Alps Trip Day 4 - La Chapelle-en-Vecors to Mens

The started as badly as the one before ended well. Almost from the get go my knee began to hurt, and quite a lot too. They were so much so that my thoughts were with abandoning the trip then and there. A couple of changes in cleat position got me back to more or less back to where I was yesterday. From there the pain became manageable with the occasional massage. This got me over the col\tunnel de Rousset out of the Vercors. The way down was quite spectacular, clouds raced down the steep valley. Jagged rock cliffs lined the sides.

Saturday, July 9, 2005

Alps Trip Day 3 - Col du Cucheron to La Chapelle-en-Vecors

The decent into St Pierre-de-Chartreuse was cold but the Sun could be seen. It looked like a nice day was on the way. At St Pierre the road mounted towards the col de Porte. My legs weren't co-operating and my right knee began to hurt. Once over the Col de Porte I started the long decent into Grenoble. I passed a couple of dozen cyclists on racing machines going the other direction. In Grenoble the Sun was nice and warm; soon the chill of the decent was gone.

Friday, July 8, 2005

Alps Trip Day 2 - Annecy to Col du Cucheron

The morning started well with a nice breakfast, though I didn't take full advantage as I wanted to get going and make up for the slightly shortened day yesterday. I had a nice chat with a Canadian woman who had lived in NZ for 10 years.

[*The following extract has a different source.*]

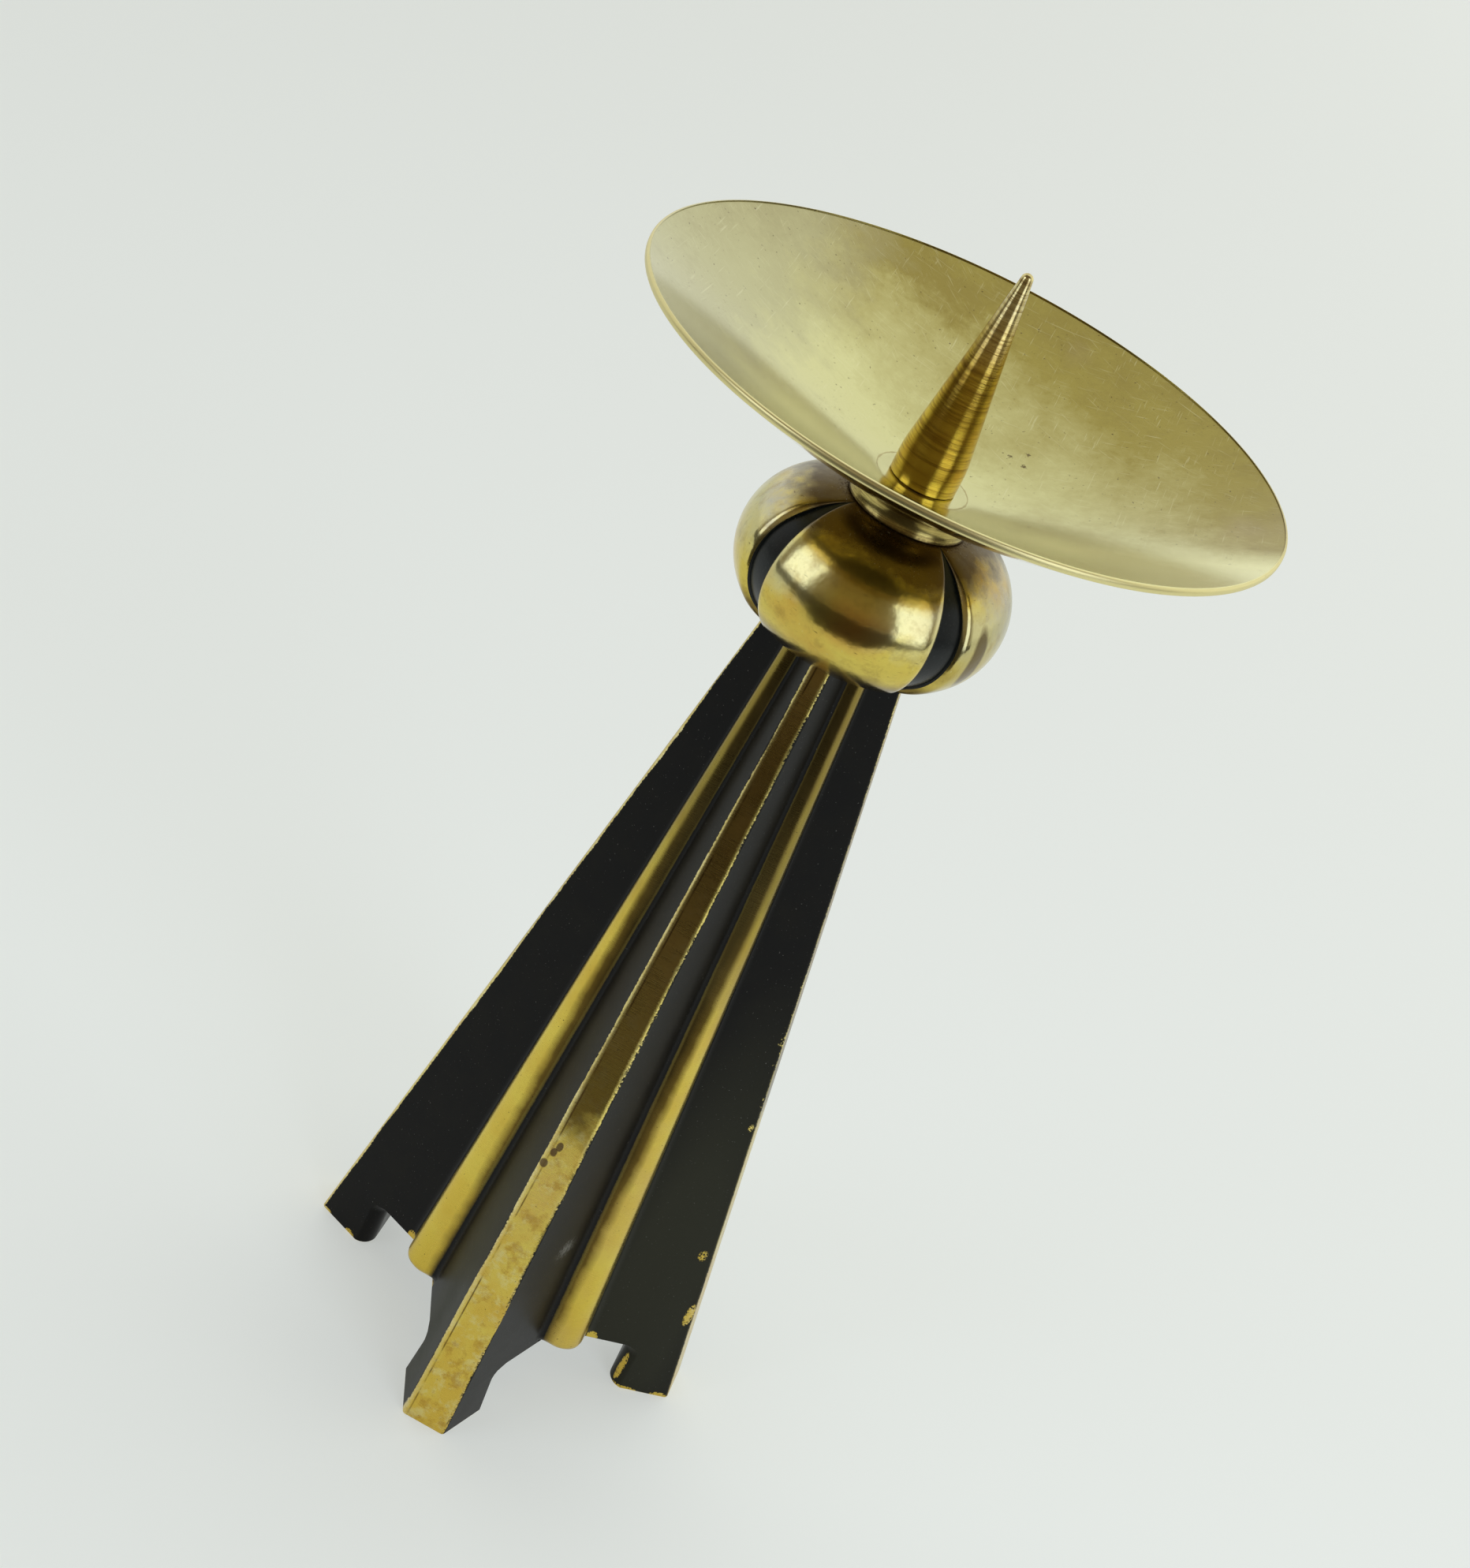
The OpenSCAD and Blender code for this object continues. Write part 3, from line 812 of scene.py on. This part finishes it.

I had thought about going over high road past le Semnoz, which started by the Youth Hostel but I decided that I avoid having to hard a start and the road to le Semnoz topped out at 1700m. In addition I was concerned about getting cold; my 'system' hadn't taken into account the rather bad weather of yesterday and today.

Thursday, July 7, 2005

Alps Trip Day 1 - Train to Basel and onto Annecy

I arrived at the train on time. For the first hour or so I shared the cabin with a Dutch guy, we had a time filling conversation about cycling. Later we were joined by a bubbly Swiss girl and the conversation became more fun. As night progressed the cabin filled up. I slept well enough, though I was tired early in the day, I guess this was due to it being my first day.